**What is required**
Copy each line below without leaving any out.

**Source data**

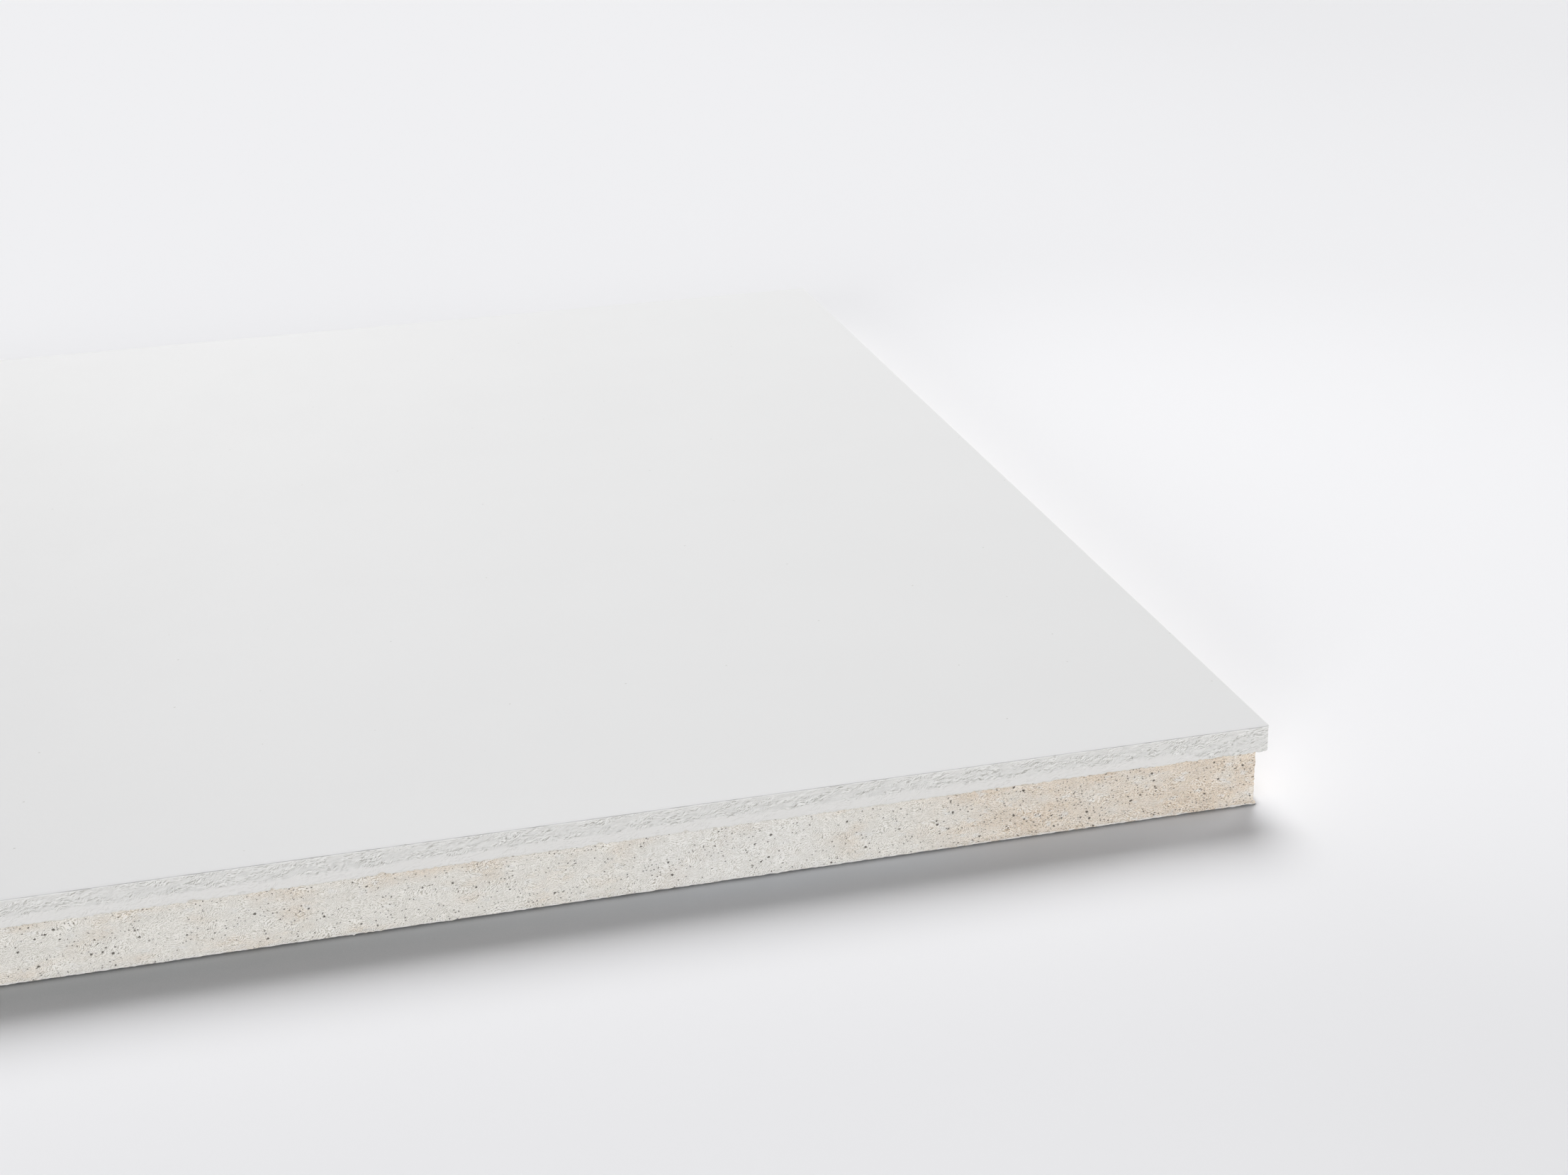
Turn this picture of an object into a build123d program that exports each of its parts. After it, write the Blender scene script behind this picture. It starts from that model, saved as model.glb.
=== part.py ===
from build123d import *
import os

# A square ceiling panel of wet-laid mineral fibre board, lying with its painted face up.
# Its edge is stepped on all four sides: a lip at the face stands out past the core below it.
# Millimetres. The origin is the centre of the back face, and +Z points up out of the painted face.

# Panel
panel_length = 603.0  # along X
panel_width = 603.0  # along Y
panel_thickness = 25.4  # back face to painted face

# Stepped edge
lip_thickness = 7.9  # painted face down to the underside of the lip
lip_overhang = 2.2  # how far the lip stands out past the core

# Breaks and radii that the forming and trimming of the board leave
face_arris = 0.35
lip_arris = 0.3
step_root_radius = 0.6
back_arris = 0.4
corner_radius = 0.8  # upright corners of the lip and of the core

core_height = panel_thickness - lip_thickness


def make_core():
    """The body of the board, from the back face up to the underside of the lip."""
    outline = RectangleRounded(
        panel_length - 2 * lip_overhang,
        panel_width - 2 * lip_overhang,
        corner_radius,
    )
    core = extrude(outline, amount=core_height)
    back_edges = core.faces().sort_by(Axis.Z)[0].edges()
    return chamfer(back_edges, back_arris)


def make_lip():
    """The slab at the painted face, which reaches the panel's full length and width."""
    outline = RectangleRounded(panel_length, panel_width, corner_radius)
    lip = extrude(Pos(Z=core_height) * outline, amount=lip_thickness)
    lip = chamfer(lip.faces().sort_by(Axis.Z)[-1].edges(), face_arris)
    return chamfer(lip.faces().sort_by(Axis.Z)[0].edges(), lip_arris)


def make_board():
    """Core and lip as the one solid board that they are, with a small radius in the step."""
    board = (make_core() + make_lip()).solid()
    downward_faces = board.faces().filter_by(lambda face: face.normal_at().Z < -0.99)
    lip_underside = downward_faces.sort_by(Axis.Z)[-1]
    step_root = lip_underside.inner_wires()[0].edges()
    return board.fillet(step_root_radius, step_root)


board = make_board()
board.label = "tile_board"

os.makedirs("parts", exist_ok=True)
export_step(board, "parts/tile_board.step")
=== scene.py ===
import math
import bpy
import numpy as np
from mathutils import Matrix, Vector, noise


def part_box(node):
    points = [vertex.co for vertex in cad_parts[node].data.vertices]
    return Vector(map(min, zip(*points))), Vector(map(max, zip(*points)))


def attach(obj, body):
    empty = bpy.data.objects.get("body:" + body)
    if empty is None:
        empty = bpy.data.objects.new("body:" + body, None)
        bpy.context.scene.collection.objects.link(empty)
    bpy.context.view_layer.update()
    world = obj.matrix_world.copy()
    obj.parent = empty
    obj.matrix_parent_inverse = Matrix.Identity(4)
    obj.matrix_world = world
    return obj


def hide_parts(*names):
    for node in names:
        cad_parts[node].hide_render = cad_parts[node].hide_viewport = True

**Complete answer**
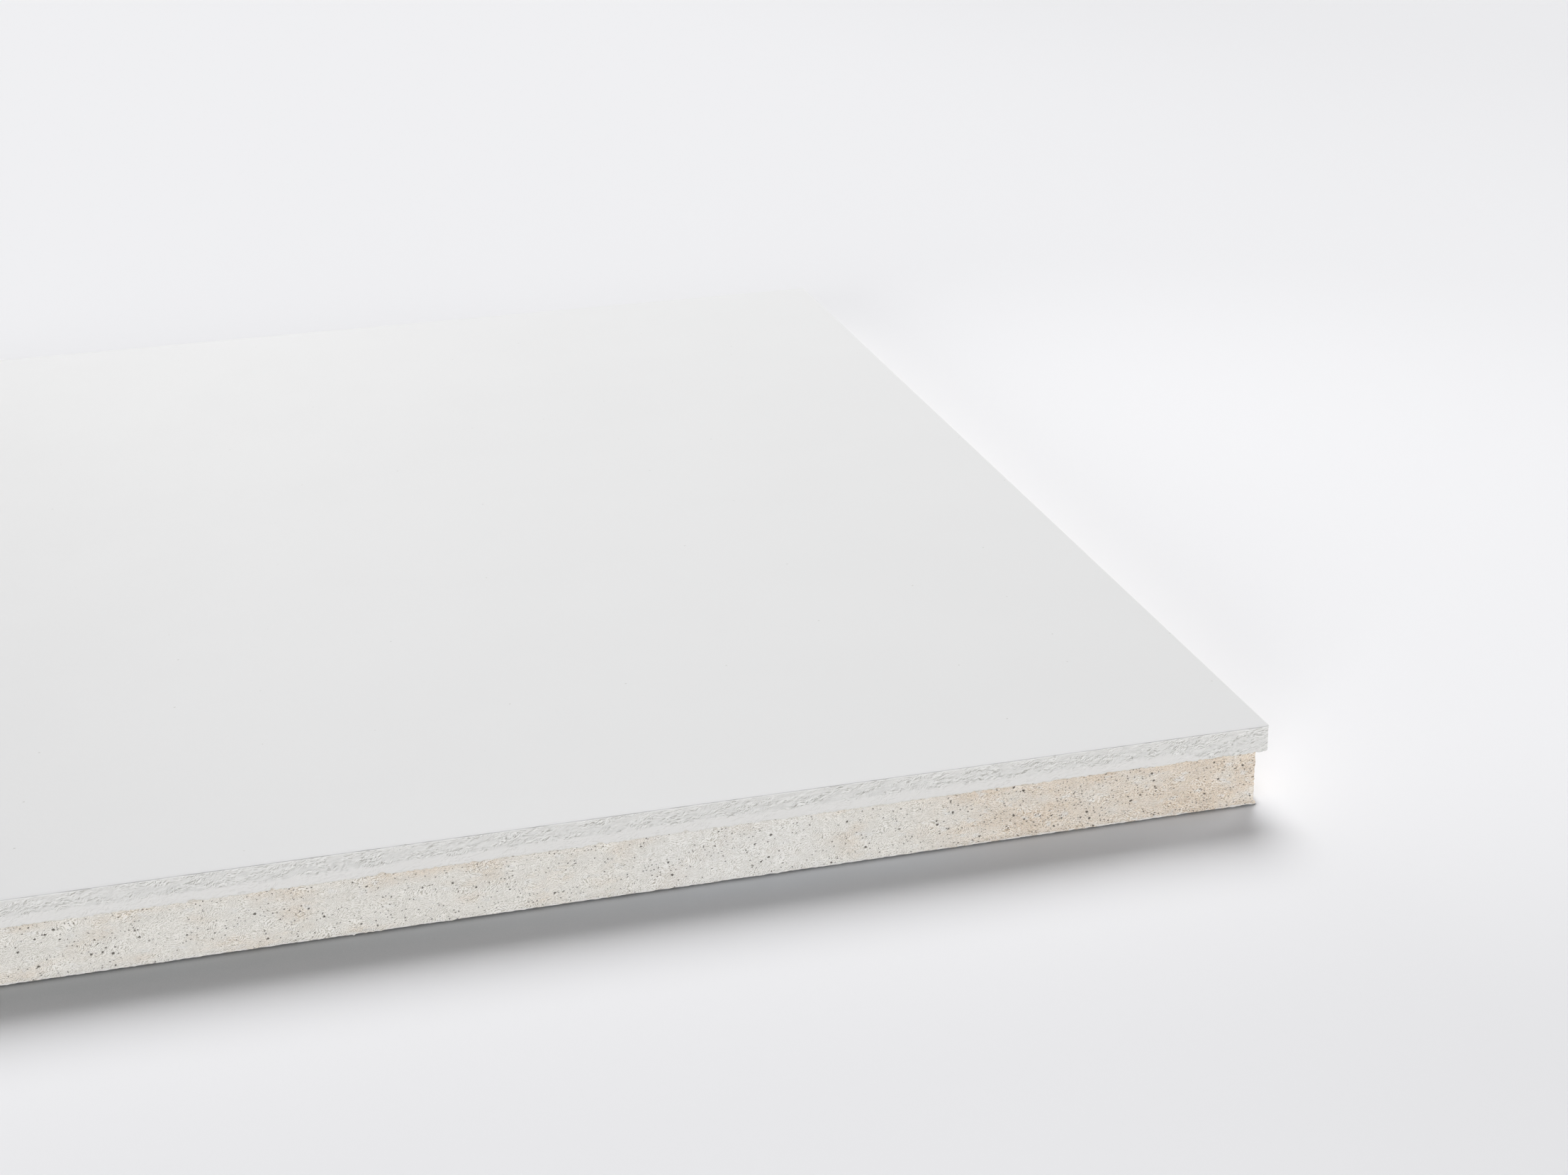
Turn this picture of an object into a build123d program that exports each of its parts. After it, write the Blender scene script behind this picture. It starts from that model, saved as model.glb.
=== part.py ===
from build123d import *
import os

# A square ceiling panel of wet-laid mineral fibre board, lying with its painted face up.
# Its edge is stepped on all four sides: a lip at the face stands out past the core below it.
# Millimetres. The origin is the centre of the back face, and +Z points up out of the painted face.

# Panel
panel_length = 603.0  # along X
panel_width = 603.0  # along Y
panel_thickness = 25.4  # back face to painted face

# Stepped edge
lip_thickness = 7.9  # painted face down to the underside of the lip
lip_overhang = 2.2  # how far the lip stands out past the core

# Breaks and radii that the forming and trimming of the board leave
face_arris = 0.35
lip_arris = 0.3
step_root_radius = 0.6
back_arris = 0.4
corner_radius = 0.8  # upright corners of the lip and of the core

core_height = panel_thickness - lip_thickness


def make_core():
    """The body of the board, from the back face up to the underside of the lip."""
    outline = RectangleRounded(
        panel_length - 2 * lip_overhang,
        panel_width - 2 * lip_overhang,
        corner_radius,
    )
    core = extrude(outline, amount=core_height)
    back_edges = core.faces().sort_by(Axis.Z)[0].edges()
    return chamfer(back_edges, back_arris)


def make_lip():
    """The slab at the painted face, which reaches the panel's full length and width."""
    outline = RectangleRounded(panel_length, panel_width, corner_radius)
    lip = extrude(Pos(Z=core_height) * outline, amount=lip_thickness)
    lip = chamfer(lip.faces().sort_by(Axis.Z)[-1].edges(), face_arris)
    return chamfer(lip.faces().sort_by(Axis.Z)[0].edges(), lip_arris)


def make_board():
    """Core and lip as the one solid board that they are, with a small radius in the step."""
    board = (make_core() + make_lip()).solid()
    downward_faces = board.faces().filter_by(lambda face: face.normal_at().Z < -0.99)
    lip_underside = downward_faces.sort_by(Axis.Z)[-1]
    step_root = lip_underside.inner_wires()[0].edges()
    return board.fillet(step_root_radius, step_root)


board = make_board()
board.label = "tile_board"

os.makedirs("parts", exist_ok=True)
export_step(board, "parts/tile_board.step")
=== scene.py ===
import math
import bpy
import numpy as np
from mathutils import Matrix, Vector, noise


def part_box(node):
    points = [vertex.co for vertex in cad_parts[node].data.vertices]
    return Vector(map(min, zip(*points))), Vector(map(max, zip(*points)))


def attach(obj, body):
    empty = bpy.data.objects.get("body:" + body)
    if empty is None:
        empty = bpy.data.objects.new("body:" + body, None)
        bpy.context.scene.collection.objects.link(empty)
    bpy.context.view_layer.update()
    world = obj.matrix_world.copy()
    obj.parent = empty
    obj.matrix_parent_inverse = Matrix.Identity(4)
    obj.matrix_world = world
    return obj


def hide_parts(*names):
    for node in names:
        cad_parts[node].hide_render = cad_parts[node].hide_viewport = True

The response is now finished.